What is expected: Everything from the line containing "return nodes" through the line containing "imported = [obj" must be quoted exactly; everything else is left out.

>> START Material provided

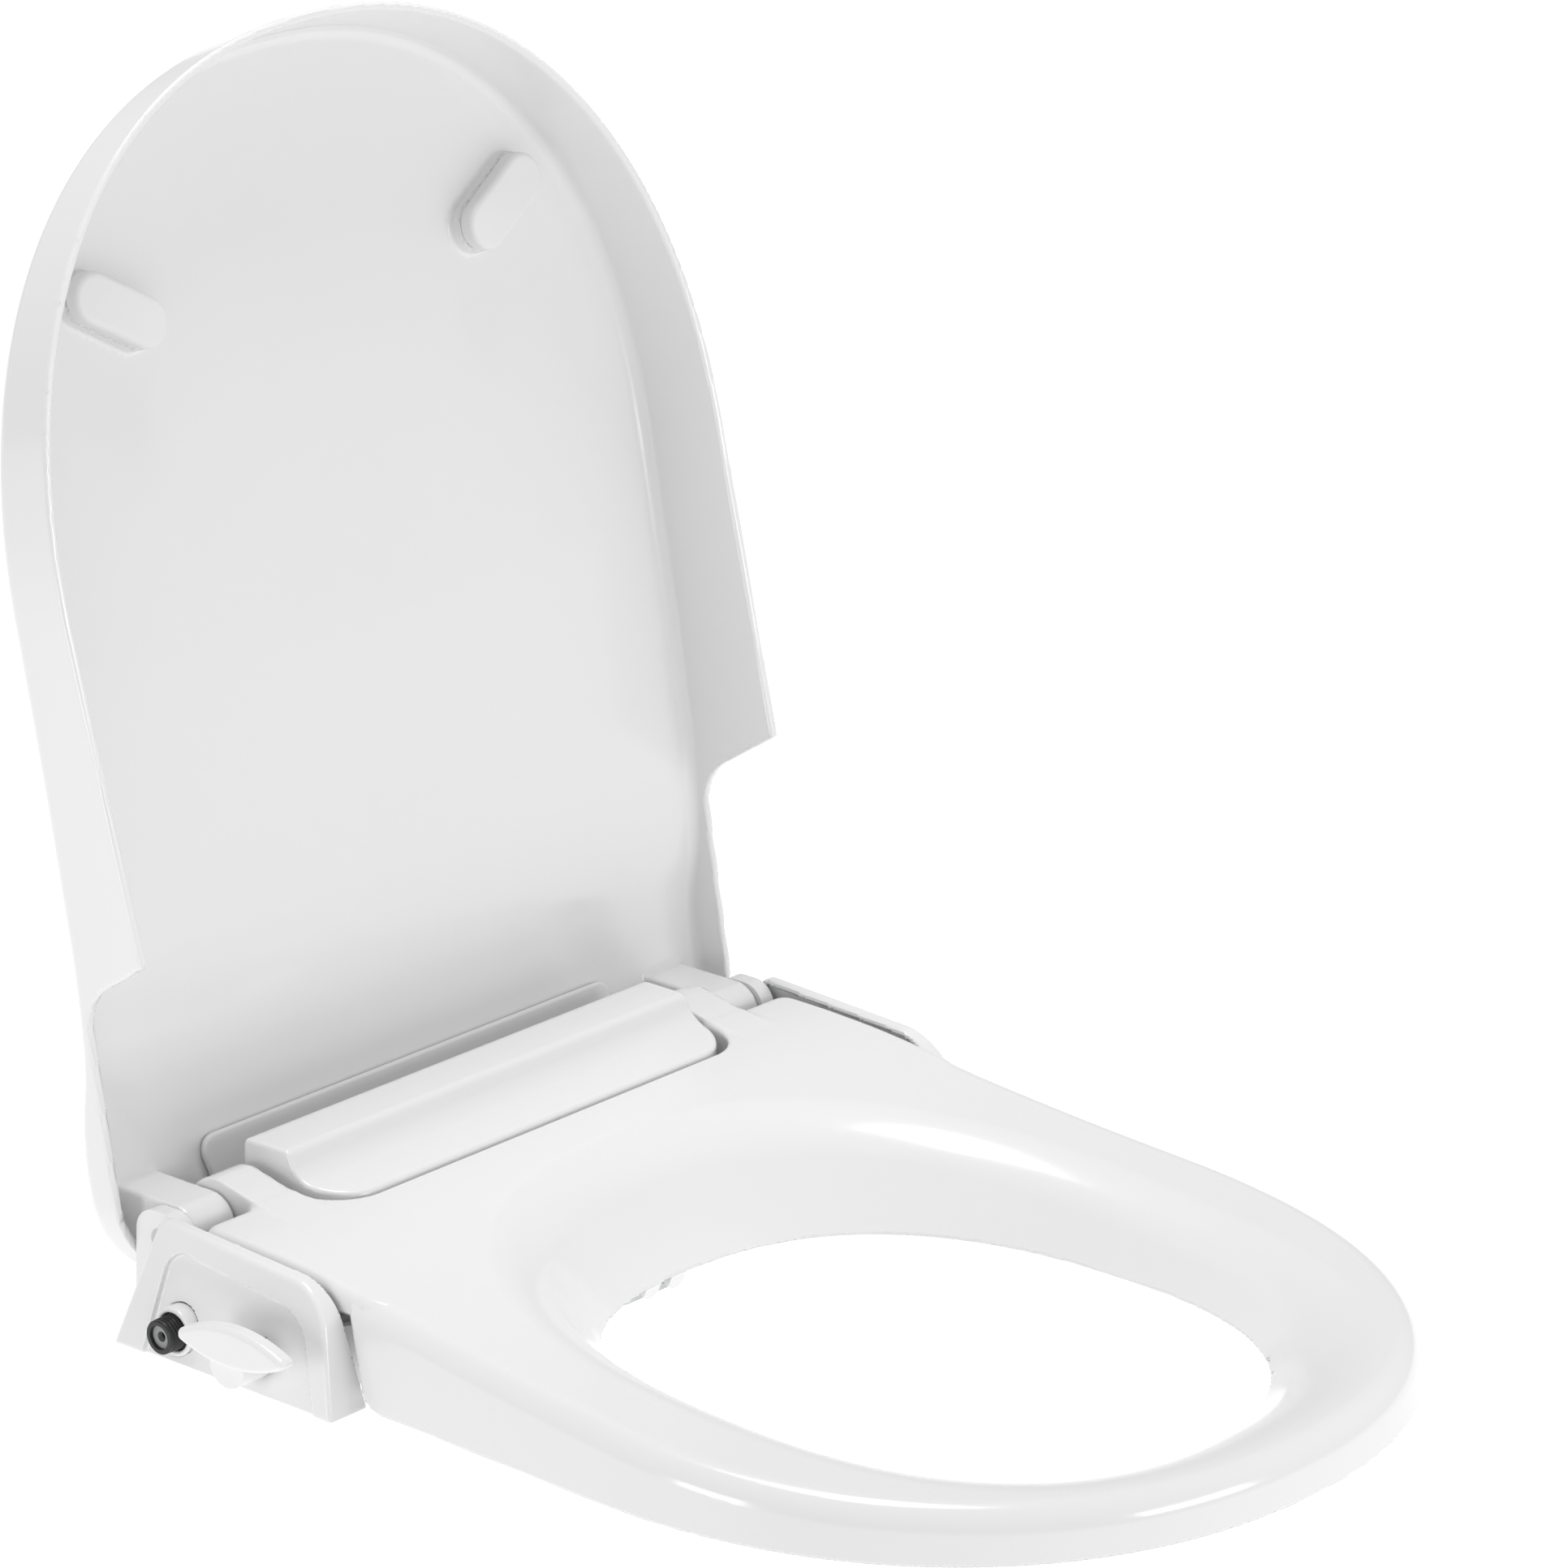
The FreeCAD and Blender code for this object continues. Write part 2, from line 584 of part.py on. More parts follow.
def make_left_side_cover():
    cover = side_cover()
    far = -SIDE_FOOT - 10
    stem = rod(6.0, V(far, VALVE_Y, VALVE_Z), V(-SIDE_IN, VALVE_Y, VALVE_Z))
    inlet = rod(FLANGE_R, V(far, INLET_Y, INLET_Z), V(-SIDE_IN, INLET_Y, INLET_Z))
    return cover.cut(stem).cut(inlet)


FACE_AT_INLET = -(SIDE_FOOT - 2.2 - (INLET_Z - SIDE_Z0) * SIDE_LEAN)
FACE_AT_VALVE = -(SIDE_FOOT - 2.2 - (VALVE_Z - SIDE_Z0) * SIDE_LEAN)
THREAD_END = -192.5
FLANGE_R = 9.8


def make_inlet_fitting():
    """A threaded spout with a collar; the thread is a row of round ridges."""
    c = (INLET_Y, INLET_Z)
    pitch = 1.5
    count = 6
    body = [rod(THREAD_R - 0.9, V(THREAD_END, *c), V(-160.2, *c))]
    lead = THREAD_END + 1.8
    body.append(rod(THREAD_R - 0.2, V(THREAD_END, *c), V(lead, *c)))
    for i in range(count):
        x = lead + 0.5 + i * pitch
        low = Part.makeCone(THREAD_R - 0.95, THREAD_R, pitch / 2, V(x, *c), X)
        high = Part.makeCone(THREAD_R, THREAD_R - 0.95, pitch / 2, V(x + pitch / 2, *c), X)
        body += [low, high]
    body.append(rod(THREAD_R + 0.6, V(FACE_AT_INLET - 0.8, *c), V(FACE_AT_INLET + 5, *c)))
    fitting = fuse(body)
    return fitting.cut(rod(4.7, V(THREAD_END - 1, *c), V(THREAD_END + 5.5, *c))).cut(
        rod(3.0, V(THREAD_END, *c), V(-160, *c)))


def make_inlet_flange():
    c = (INLET_Y, INLET_Z)
    return ring(FLANGE_R, THREAD_R + 0.7, V(FACE_AT_INLET - 3.4, *c), V(FACE_AT_INLET + 4, *c))


def make_inlet_washer():
    c = (INLET_Y, INLET_Z)
    return ring(4.65, 2.1, V(THREAD_END + 1.6, *c), V(THREAD_END + 4.0, *c))


def make_inlet_filter():
    c = (INLET_Y, INLET_Z)
    cup = rod(2.9, V(THREAD_END + 4.0, *c), V(THREAD_END + 13, *c))
    return cup.cut(rod(2.2, V(THREAD_END + 3, *c), V(THREAD_END + 12, *c)))


VALVE_X = (-167.6, -141.0)


def make_valve_body():
    x0, x1 = VALVE_X
    block = prism_x([(-86, TRAY_Z0 + 2, 2), (-86, 27, 3), (-50, 27, 2), (-48, 23, 2), (-14, 23, 3),
                     (-14, TRAY_Z0 + 2, 2)], x0, x1)
    spindle_bore = rod(7.4, V(x0 - 1, VALVE_Y, VALVE_Z), V(-146, VALVE_Y, VALVE_Z))
    inlet_bore = rod(THREAD_R - 0.9, V(x0 - 1, INLET_Y, INLET_Z), V(-160, INLET_Y, INLET_Z))
    passage = rod(2.5, V(-158, INLET_Y - 3, INLET_Z), V(-158, VALVE_Y + 4, INLET_Z))
    link = rod(2.5, V(-162, INLET_Y, INLET_Z), V(-156, INLET_Y, INLET_Z))
    outlets = [ring(3.4, 2.0, V(x1, y, 17), V(x1 + 9, y, 17)) for y in HOSE_YS]
    ports = [rod(2.0, V(-148, y, 17), V(x1 + 1, y, 17)) for y in HOSE_YS]
    valve = block.cut(spindle_bore).cut(inlet_bore).cut(passage).cut(link)
    for port in ports:
        valve = valve.cut(port)
    return fuse([valve] + outlets)


HOSE_YS = (-62.0, -74.0)


def make_valve_seal():
    start = V(-165.5, VALVE_Y, VALVE_Z)
    end = V(-163.3, VALVE_Y, VALVE_Z)
    return ring(7.35, 4.1, start, end)


def make_valve_spindle():
    c = (VALVE_Y, VALVE_Z)
    parts = [rod(4.05, V(FACE_AT_VALVE - 9, *c), V(-160, *c)), rod(7.3, V(-162.9, *c), V(-147, *c))]
    port = rod(2.0, V(-152, VALVE_Y - 9, VALVE_Z), V(-152, VALVE_Y + 9, VALVE_Z))
    return fuse(parts).cut(port)


LEVER_X = (-206.5, -199.0)
LEVER_HUB_R = 9.0
HUB_END = -184.4


def make_lever():
    """A leaf-shaped grip on a round hub; it points to the front at rest."""
    x0, x1 = LEVER_X

    def at(y, z):
        return V(x0, VALVE_Y + y, VALVE_Z + z)

    top = Part.Arc(at(24, 11.5), at(5, 20.5), at(-36, 14.5)).toShape()
    tip = Part.makeLine(at(-36, 14.5), at(-36, 11))
    low = Part.Arc(at(-36, 11), at(-14, 3), at(24, 7)).toShape()
    heel = Part.makeLine(at(24, 7), at(24, 11.5))
    leaf = Part.Face(Part.Wire([top, tip, low, heel])).extrude(V(x1 - x0, 0, 0))
    outer = [e for e in leaf.Edges if e.BoundBox.XMax < x0 + 0.01]
    leaf = leaf.makeFillet(1.4, outer)
    hub = rod(LEVER_HUB_R, V(x1 - 1, VALVE_Y, VALVE_Z), V(HUB_END, VALVE_Y, VALVE_Z))
    return fuse([leaf, hub]).cut(rod(4.1, V(FACE_AT_VALVE - 9, VALVE_Y, VALVE_Z), V(-160, VALVE_Y, VALVE_Z)))


def hinge_pin(sign):
    return rod(PIN_R, V(sign * (INNER_BOSS[0] + 6), 0, HINGE_Z), V(sign * CHEEK_X[1], 0, HINGE_Z))


def hinge_damper(sign):
    """A soft-close cartridge inside the base, in line with the hinge pin."""
    return rod(7.5, V(sign * 62, 0, HINGE_Z), V(sign * (INNER_BOSS[0] + 6), 0, HINGE_Z))


def nozzle_back(side):
    return NOZZLE_TIP + V(side * NOZZLE_X, 0, 0) + nozzle_axis() * (HOUSING_START + HOUSING_LEN + 2.5)


def make_hose(side, y_valve):
    """A round feed tube inside the base from a valve outlet to a nozzle port."""
    start = V(VALVE_X[1] + 9, y_valve, 17)
    back = nozzle_back(side)
    level = 17.0
    x_turn = -42.0 if side < 0 else -51.0
    far = -12.0 if side < 0 else -4.0
    path = [start, V(x_turn, y_valve, level), V(x_turn, -34, level), V(x_turn, far, back.z + 6),
            V(back.x, far + 4, back.z + 8), back + nozzle_axis() * 0.2]
    return tube_along(path, 2.8, 8.0)


def tube_along(points, radius, bend):
    """A tube through points, with each corner rounded by an arc."""
    edges = []
    last = points[0]
    for i in range(1, len(points) - 1):
        p = points[i]
        to_a = (points[i - 1] - p)
        to_b = (points[i + 1] - p)
        room = min(to_a.Length, to_b.Length) * 0.45
        to_a.normalize()
        to_b.normalize()
        half = to_a.getAngle(to_b) / 2
        r = min(bend, room * math.tan(half))
        reach = r / math.tan(half)
        start = p + to_a * reach
        end = p + to_b * reach
        middle = p + (to_a + to_b).normalize() * (r / math.sin(half) - r)
        edges.append(Part.makeLine(last, start))
        edges.append(Part.Arc(start, middle, end).toShape())
        last = end
    edges.append(Part.makeLine(last, points[-1]))
    profile = Part.Wire(Part.makeCircle(radius, points[0], points[1] - points[0]))
    return Part.Wire(edges).makePipeShell([profile], True, False)


def make_mounting_plate():
    """The plate bolted to the bowl, with slots for the bolts; the base slides onto it."""
    plate = prism_z([(-100, -24, 8), (100, -24, 8), (100, 14, 8), (-100, 14, 8)], 0, PLATE_TOP)
    for sign in (-1, 1):
        slot = stadium_z(14, 2 * BOLT_R + 1, -1, PLATE_TOP + 1)
        slot.translate(V(sign * BOLT_SPACING / 2, 0, 0))
        plate = plate.cut(slot)
    return plate


def make_bolt():
    x = BOLT_SPACING / 2
    shank = rod(BOLT_R, V(x, 0, -52), V(x, 0, PLATE_TOP))
    return fuse([shank, rod(BOLT_HEAD_R, V(x, 0, PLATE_TOP), V(x, 0, PLATE_TOP + 2.2))])


def make_bolt_washer():
    x = BOLT_SPACING / 2
    cone = Part.makeCone(11, 8, 12, V(x, 0, -30), Z)
    return cone.cut(rod(BOLT_R + 0.05, V(x, 0, -31), V(x, 0, -10)))


def make_bolt_nut():
    x = BOLT_SPACING / 2
    wings = box(x - 16, x + 16, -2, 2, -44, -30)
    body = rod(9, V(x, 0, -44), V(x, 0, -30))
    return fuse([body, wings]).cut(rod(BOLT_R + 0.05, V(x, 0, -50), V(x, 0, -20)))


def make_base_screws():
    screws = []
    for x, y in SCREW_PLACES:
        head = rod(3.0, V(x, y, TRAY_Z0 + 0.1), V(x, y, 4.6))
        screws.append(fuse([rod(1.4, V(x, y, 4.6), V(x, y, 21)), head]))
    return Part.makeCompound(screws)


def make_base_foot(x):
    pad = box(x - 14, x + 14, TRAY_FRONT + 2, TRAY_FRONT + 14, 0, TRAY_Z0)
    upright = [e for e in pad.Edges if e.BoundBox.ZLength > 1]
    return pad.makeFillet(4.0, upright)


def build():
    nodes = {
        "base_housing": make_base_housing(),
        "rear_cover": make_rear_cover(),
        "left_side_cover": make_left_side_cover(),
        "right_side_cover": make_right_side_cover(),
        "mounting_plate": make_mounting_plate(),
        "mounting_bolts": both_apart(make_bolt()),
        "bolt_washers": both_apart(make_bolt_washer()),
        "bolt_nuts": both_apart(make_bolt_nut()),
        "base_screws": make_base_screws(),
        "base_foot_left": make_base_foot(-120),
        "base_foot_right": make_base_foot(120),
        "hinge_pin_left": hinge_pin(-1),
        "hinge_pin_right": hinge_pin(1),
        "seat_damper": hinge_damper(-1),
        "lid_damper": hinge_damper(1),
        "inlet_fitting": make_inlet_fitting(),
        "inlet_flange": make_inlet_flange(),
        "inlet_washer": make_inlet_washer(),
        "inlet_filter": make_inlet_filter(),
        "valve_body": make_valve_body(),
        "valve_seal": make_valve_seal(),
        "valve_spindle": make_valve_spindle(),
        "lever_handle": make_lever(),
        "nozzle_housing": make_nozzle_housing(),
        "nozzle_rear_wash": make_nozzle(-1),
        "nozzle_front_wash": make_nozzle(1),
        "feed_hose_rear": make_hose(-1, HOSE_YS[1]),
        "feed_hose_front": make_hose(1, HOSE_YS[0]),
        "seat_top": make_seat_top(),
        "seat_underside": make_seat_underside(),
        "lid_shell": make_lid(),
        "lid_stiffener": make_lid_plate(),
        "lid_bumper_left": mirrored(make_lid_bumper()),
        "lid_bumper_right": make_lid_bumper(),
    }
    for name, place in BUMPER_PLACES.items():
        nodes[name] = make_seat_bumper(*place)
    return nodes


def main():
    os.makedirs("parts", exist_ok=True)
    for name, shape in build().items():
        shape.exportStep(f"parts/{name}.step")


main()
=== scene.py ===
import json
import math

import bpy
import numpy as np
from mathutils import Matrix, Vector


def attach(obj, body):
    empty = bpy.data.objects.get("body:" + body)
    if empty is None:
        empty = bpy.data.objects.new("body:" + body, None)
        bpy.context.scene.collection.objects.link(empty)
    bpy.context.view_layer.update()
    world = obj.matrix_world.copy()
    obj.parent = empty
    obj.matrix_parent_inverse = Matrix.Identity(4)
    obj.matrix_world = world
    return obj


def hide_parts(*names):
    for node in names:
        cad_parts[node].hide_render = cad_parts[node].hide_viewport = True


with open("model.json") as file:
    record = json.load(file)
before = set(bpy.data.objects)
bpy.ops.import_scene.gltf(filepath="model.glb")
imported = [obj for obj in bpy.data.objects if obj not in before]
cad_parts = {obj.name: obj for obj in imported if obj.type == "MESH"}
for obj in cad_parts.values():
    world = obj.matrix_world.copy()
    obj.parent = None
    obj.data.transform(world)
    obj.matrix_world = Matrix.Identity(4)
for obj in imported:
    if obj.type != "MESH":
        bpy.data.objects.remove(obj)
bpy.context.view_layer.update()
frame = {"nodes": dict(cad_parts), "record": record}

MM = 0.001

# Lengths are in millimetres until a mesh is made. Each visible moulding is a distance field: negative inside,
# zero on the surface, so every edge can carry the small radius that the moulding has.
HINGE_Z = 39.0                     # the hinge axis runs along x at y 0
TILT = math.radians(90 - 13.6)     # turns the lid's own frame to its open place: x, b up the lid, c to the seat
WALL = 3.4                         # of the seat and the lid
COVER_WALL = 2.6
SEAT_CELL = 1.6                    # grid steps that the two large mouldings are meshed with
LID_CELL = 1.6
HEIGHT_SHARE = 0.995               # turns the height over a gently sloping top into a distance


# --- fields ------------------------------------------------------------------------------------
def both_in(a, b, r=0.0):
    """Where two fields overlap, with the shared edge rounded to radius r."""
    if np.isscalar(r) and r == 0:
        return np.maximum(a, b)
    return np.minimum(-r, np.maximum(a, b)) + np.hypot(np.maximum(a + r, 0), np.maximum(b + r, 0))


def either(a, b, r=0.0):
    """Two fields joined, with a fillet of radius r between them."""
    return -both_in(-a, -b, r)


def without(a, b, r=0.0):
    return both_in(a, -b, r)


def shell(d, wall):
    return np.abs(d + wall / 2) - wall / 2


def right_of(p, q, a, b):
    """A half-plane in (a, b): negative on the right of the way from p to q."""
    da, db = q[0] - p[0], q[1] - p[1]
    return ((b - p[1]) * da - (a - p[0]) * db) / math.hypot(da, db)


def slab(v, low, high):
    return np.abs(v - (low + high) / 2) - (high - low) / 2


def step(v, low, high):
    t = np.clip((v - low) / (high - low), 0, 1)
    return t * t * (3 - 2 * t)


def curve(points):
    """A smooth function through (at, value) points."""
    xs, ys = np.array(points, float).T
    slope = np.gradient(ys, xs)

    def value(x):
        i = np.clip(np.searchsorted(xs, x) - 1, 0, len(xs) - 2)
        h = xs[i + 1] - xs[i]
        t = (x - xs[i]) / h
        a = ys[i] * (1 + 2 * t) + slope[i] * h * t
        b = ys[i + 1] * (3 - 2 * t) + slope[i + 1] * h * (t - 1)
        return a * (1 - t) ** 2 + b * t * t
    return value


def superellipse(x, y, half, reach, power):
    """About the distance outside a superellipse centred on the origin."""
    u = np.maximum(np.abs(x) / half, 1e-6)
    v = np.maximum(np.abs(y) / reach, 1e-6)
    s = u ** power + v ** power
    size = s ** (1 / power)
    rate = s ** (1 / power - 1) * np.hypot(u ** (power - 1) / half, v ** (power - 1) / reach)
    return (size - 1) / rate


def d_outline(x, b, side, middle, half, tip, base, corner, power):
    """A D: straight sides, a round front from middle to tip and a base with round corners."""
    back = both_in(np.abs(x) - side, base - b, corner)
    front = superellipse(x, np.maximum(b - middle, 0), half, tip - middle, power)
    return np.where(b > middle, front, back)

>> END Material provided

Complete response:
    return nodes


def main():
    os.makedirs("parts", exist_ok=True)
    for name, shape in build().items():
        shape.exportStep(f"parts/{name}.step")


main()
=== scene.py ===
import json
import math

import bpy
import numpy as np
from mathutils import Matrix, Vector


def attach(obj, body):
    empty = bpy.data.objects.get("body:" + body)
    if empty is None:
        empty = bpy.data.objects.new("body:" + body, None)
        bpy.context.scene.collection.objects.link(empty)
    bpy.context.view_layer.update()
    world = obj.matrix_world.copy()
    obj.parent = empty
    obj.matrix_parent_inverse = Matrix.Identity(4)
    obj.matrix_world = world
    return obj


def hide_parts(*names):
    for node in names:
        cad_parts[node].hide_render = cad_parts[node].hide_viewport = True


with open("model.json") as file:
    record = json.load(file)
before = set(bpy.data.objects)
bpy.ops.import_scene.gltf(filepath="model.glb")
imported = [obj for obj in bpy.data.objects if obj not in before]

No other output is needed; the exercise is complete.